Pick out each line with the word "high" from the material that follows.

+ + +

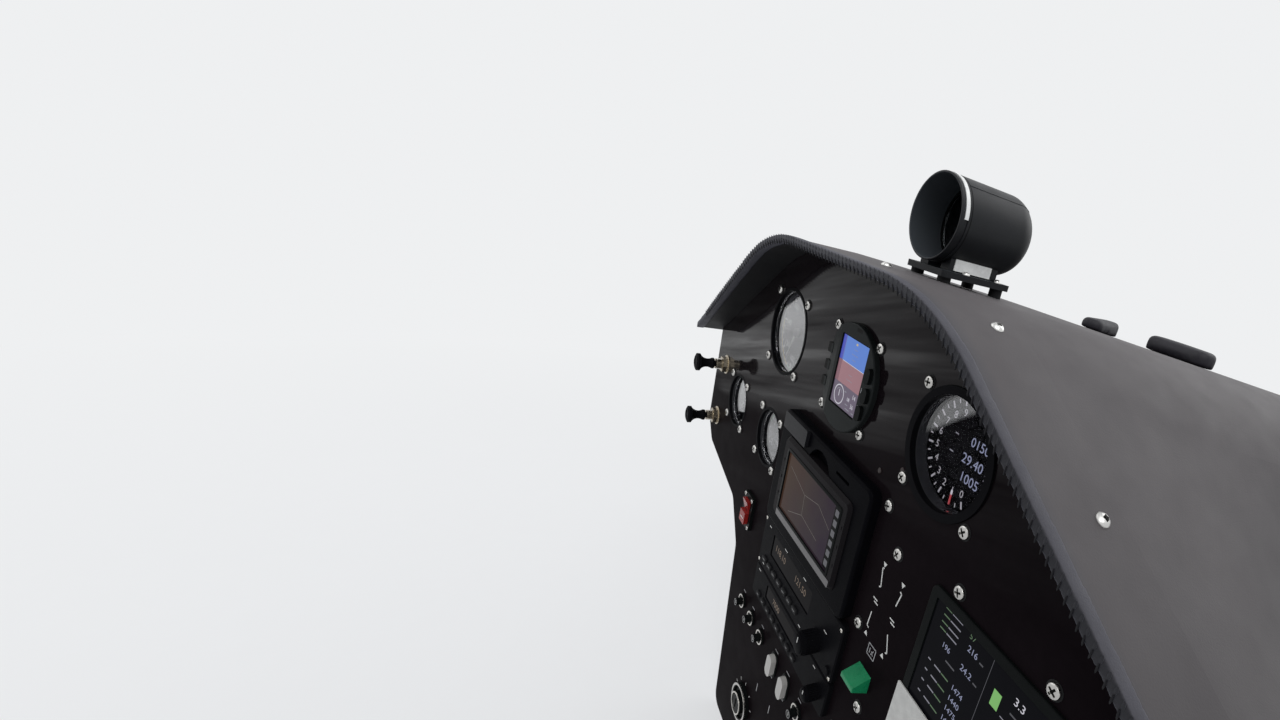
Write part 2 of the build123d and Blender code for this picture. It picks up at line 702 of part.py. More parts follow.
# Circuit breakers, with a ring on the panel and a round button
with BuildPart() as breakers:
    for x in BREAKERS_X:
        with BuildSketch(FACE):
            with Locations((x, ROW_HEIGHT)):
                Circle(BREAKER_R)
        extrude(amount=BREAKER_RING)
        with BuildSketch(FACE):
            with Locations((x, ROW_HEIGHT)):
                Circle(BREAKER_BUTTON[0])
        extrude(amount=BREAKER_BUTTON[1])
        can_behind(x, ROW_HEIGHT, BREAKER_R, SWITCH_DEPTH)
save(breakers, "breakers")

# Key switch
with BuildPart() as key_switch:
    with BuildSketch(FACE):
        with Locations(KEY_SWITCH):
            Circle(KEY_RING_R)
    extrude(amount=KEY_RING_PROUD)
    with BuildSketch(FACE.offset(KEY_RING_PROUD)):
        with Locations(KEY_SWITCH):
            Circle(KEY_RING_R - KEY_RING_W)
            Circle(KEY_BARREL_R, mode=Mode.SUBTRACT)
    extrude(amount=-KEY_RING_DEPTH, mode=Mode.SUBTRACT)
    with BuildSketch(FACE.offset(KEY_RING_PROUD)):
        with Locations(KEY_SWITCH):
            Circle(KEY_BARREL_R)
    extrude(amount=KEY_BARREL_PROUD)
    pocket(*KEY_SWITCH, *KEY_SLOT, KEY_RING_PROUD + KEY_BARREL_PROUD, KEY_SLOT_DEPTH, KEY_SLOT[0] / 3)
    can_behind(*KEY_SWITCH, KEY_RING_R, SWITCH_DEPTH)
save(key_switch, "key_switch")

# Push-pull knobs and their nuts
for name, x, height, reach in KNOBS:
    with BuildPart() as pull_knob:
        with BuildSketch(aft_plane(x, height)):
            with BuildLine():
                Polyline(
                    (-KNOB_TAIL, 0),
                    (-KNOB_TAIL, KNOB_SHAFT_R),
                    (reach - KNOB_L, KNOB_SHAFT_R),
                    (reach - KNOB_L, KNOB_COLLAR_R),
                    (reach - KNOB_L + KNOB_EDGE, KNOB_COLLAR_R),
                )
                ThreePointArc(
                    (reach - KNOB_L + KNOB_EDGE, KNOB_COLLAR_R),
                    (reach - KNOB_L / 2, KNOB_WAIST_R),
                    (reach - 2 * KNOB_EDGE, KNOB_R),
                )
                Polyline(
                    (reach - 2 * KNOB_EDGE, KNOB_R),
                    (reach - KNOB_EDGE / 2, KNOB_R),
                    (reach, KNOB_R - KNOB_EDGE),
                    (reach, 0),
                    (-KNOB_TAIL, 0),
                )
            make_face()
        revolve(axis=Axis((x, FACE_Y, ROW_UP + height), (0, -1, 0)))
    save(pull_knob, name)

with BuildPart() as pull_knob_nuts:
    for _, x, height, _ in KNOBS:
        with BuildSketch(FACE):
            with Locations((x, height)):
                RegularPolygon(KNOB_NUT_R, 6)
        extrude(amount=KNOB_NUT_T)
        with BuildSketch(FACE):
            with Locations((x, height)):
                Circle(KNOB_NECK_R)
        extrude(amount=KNOB_NUT_T + KNOB_NECK_L)
        with BuildSketch(FACE):
            with Locations((x, height)):
                Circle(KNOB_SHAFT_R + GAP)
        extrude(amount=KNOB_NUT_T + KNOB_NECK_L, mode=Mode.SUBTRACT)
save(pull_knob_nuts, "pull_knob_nuts")

# Compass
compass_y = FACE_Y + COMPASS_AFT
compass_z = ROW_UP + COMPASS_AXIS
compass_line = Axis((0, compass_y, compass_z), (0, 1, 0))
compass_plane = Plane(origin=(0, compass_y, compass_z), x_dir=(0, 1, 0), z_dir=(0, 0, 1))
inner_r = COMPASS_R - COMPASS_WALL
with BuildPart() as compass_case:
    with BuildSketch(compass_plane):
        with BuildLine():
            Line((0, -inner_r), (0, -COMPASS_R))
            Line((0, -COMPASS_R), (GROOVE_FROM_RIM, -COMPASS_R))
            Line((GROOVE_FROM_RIM, -COMPASS_R), (GROOVE_FROM_RIM, GROOVE_DEPTH - COMPASS_R))
            groove_end = GROOVE_FROM_RIM + GROOVE_W
            Line((GROOVE_FROM_RIM, GROOVE_DEPTH - COMPASS_R), (groove_end, GROOVE_DEPTH - COMPASS_R))
            Line((groove_end, GROOVE_DEPTH - COMPASS_R), (groove_end, -COMPASS_R))
            tube = Line((groove_end, -COMPASS_R), (COMPASS_TUBE, -COMPASS_R))
            shoulder = JernArc(tube @ 1, tube % 1, COMPASS_SHOULDER_R, COMPASS_SHOULDER_DEG)
            dome_r = -(shoulder @ 1).Y / cos(radians(COMPASS_SHOULDER_DEG))
            dome = JernArc(shoulder @ 1, shoulder % 1, dome_r, 90 - COMPASS_SHOULDER_DEG)
            inside = Line(dome @ 1, (dome @ 1) - Vector(COMPASS_WALL, 0))
            inner_dome_r = dome_r - COMPASS_WALL
            inner_dome = JernArc(inside @ 1, (0, -1), inner_dome_r, COMPASS_SHOULDER_DEG - 90)
            inner_shoulder_r = COMPASS_SHOULDER_R - COMPASS_WALL
            inner_shoulder = JernArc(
                inner_dome @ 1, inner_dome % 1, inner_shoulder_r, -COMPASS_SHOULDER_DEG
            )
            Line(inner_shoulder @ 1, (0, -inner_r))
        make_face()
    revolve(axis=compass_line)
save(compass_case, "compass_case")

with BuildPart() as compass_strip:
    rim_plane = Plane(
        origin=(0, compass_y + GROOVE_FROM_RIM + GAP, compass_z), x_dir=(1, 0, 0), z_dir=(0, -1, 0)
    )
    with BuildSketch(rim_plane):
        with BuildLine():
            start, stop = STRIP_DEG
            low = CenterArc((0, 0), COMPASS_R - GROOVE_DEPTH + GAP / 2, start, stop - start)
            high = CenterArc((0, 0), COMPASS_R + GAP, start, stop - start)
            Line(low @ 0, high @ 0)
            Line(low @ 1, high @ 1)
        make_face()
    extrude(amount=-(GROOVE_W - 2 * GAP))
save(compass_strip, "compass_strip")

with BuildPart() as compass_lens:
    with BuildSketch(Plane(origin=(0, compass_y + LENS_RECESS, compass_z), x_dir=(1, 0, 0), z_dir=(0, -1, 0))):
        Circle(inner_r - GAP)
    extrude(amount=-LENS_T)
save(compass_lens, "compass_lens")

base_top = ROW_UP + BASE_UP
with BuildPart() as compass_base:
    with BuildSketch(Plane.XY.offset(base_top - BASE_T)):
        with Locations((0, FACE_Y + BASE_AFT + BASE_L / 2)):
            RectangleRounded(BASE_W, BASE_L, BASE_CORNER)
    extrude(amount=BASE_T)
save(compass_base, "compass_base")

with BuildPart() as compass_saddle:
    with BuildSketch(Plane.XZ.offset(-(FACE_Y + SADDLE_AFT))):
        for side in (-1, 1):
            with Locations((side * (SADDLE_W + SADDLE_INNER) / 4, base_top + SADDLE_H / 2)):
                Rectangle((SADDLE_W - SADDLE_INNER) / 2, SADDLE_H)
        with Locations((0, compass_z)):
            Circle(COMPASS_R + GAP, mode=Mode.SUBTRACT)
    extrude(amount=-SADDLE_L)
save(compass_saddle, "compass_saddle")

with BuildPart() as compass_label:
    with BuildSketch(Plane.YZ.offset(SADDLE_W / 2)):
        with Locations((FACE_Y + LABEL_AFT + LABEL[0] / 2, ROW_UP + LABEL_UP)):
            Rectangle(*LABEL)
    extrude(amount=LABEL_T)
save(compass_label, "compass_label")

# Feet and pads stand on the coaming, so this block ends them a clearance above it
with BuildPart() as under_skin:
    loft([below(section) for section in SECTIONS])
under_skin = under_skin.part.moved(Location((0, 0, GAP)))

with BuildPart() as compass_feet:
    with BuildSketch(Plane.XY.offset(base_top - BASE_T)):
        with Locations((0, FACE_Y + BASE_AFT + BASE_L / 2)):
            with GridLocations(BASE_W - 2 * FOOT_INSET, BASE_L - 2 * FOOT_INSET, 2, 2):
                Circle(FOOT_R)
    extrude(amount=-(BASE_UP - SECTIONS[2][1]))
    add(under_skin, mode=Mode.SUBTRACT)
save(compass_feet, "compass_feet")

# Demister pads
with BuildPart() as demister_pads:
    for x, forward, turn, top in PADS:
        with BuildSketch(Plane.XY.offset(ROW_UP + top)) as pad:
            with Locations(Location((x, FACE_Y + forward, 0), (0, 0, turn))):
                RectangleRounded(PAD_L, PAD_W, PAD_END_R)
        extrude(pad.sketch, amount=-(top - SECTIONS[2][1] / 2))
    tops = demister_pads.faces().sort_by(Axis.Z)[-2:]
    fillet(tops.edges(), PAD_FILLET)
    add(under_skin, mode=Mode.SUBTRACT)
save(demister_pads, "demister_pads")
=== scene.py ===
from math import atan2, cos, degrees, pi, radians, sin

import bmesh
import bpy
from bpy.props import FloatProperty, FloatVectorProperty, PointerProperty
from mathutils import Matrix, Vector
from mathutils.bvhtree import BVHTree
from mathutils.kdtree import KDTree


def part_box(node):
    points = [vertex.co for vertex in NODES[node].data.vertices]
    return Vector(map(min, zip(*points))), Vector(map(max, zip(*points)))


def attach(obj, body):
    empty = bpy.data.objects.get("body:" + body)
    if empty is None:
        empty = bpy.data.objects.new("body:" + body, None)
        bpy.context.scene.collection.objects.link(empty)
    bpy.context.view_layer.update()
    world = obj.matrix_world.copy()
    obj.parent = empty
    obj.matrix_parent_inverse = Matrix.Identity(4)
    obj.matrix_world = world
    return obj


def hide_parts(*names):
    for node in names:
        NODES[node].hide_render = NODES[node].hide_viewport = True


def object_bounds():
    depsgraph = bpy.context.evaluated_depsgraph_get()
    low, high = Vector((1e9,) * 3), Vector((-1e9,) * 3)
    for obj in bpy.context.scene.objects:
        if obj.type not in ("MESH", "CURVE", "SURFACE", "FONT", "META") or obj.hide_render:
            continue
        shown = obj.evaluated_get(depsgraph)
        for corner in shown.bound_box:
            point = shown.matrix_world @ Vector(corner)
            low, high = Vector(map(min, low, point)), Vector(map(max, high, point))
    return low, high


bl_info = {
    "name": "Instrument Panel Looks",
    "version": (1, 0, 0),
    "blender": (4, 5, 0),
    "location": "View3D > Sidebar > Panel",
    "description": "Finishes, dials, displays, screws and stitching of an aircraft instrument panel",
    "category": "Object",
}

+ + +

## The response
            high = CenterArc((0, 0), COMPASS_R + GAP, start, stop - start)
            Line(low @ 0, high @ 0)
            Line(low @ 1, high @ 1)
    low, high = Vector((1e9,) * 3), Vector((-1e9,) * 3)
            low, high = Vector(map(min, low, point)), Vector(map(max, high, point))
    return low, high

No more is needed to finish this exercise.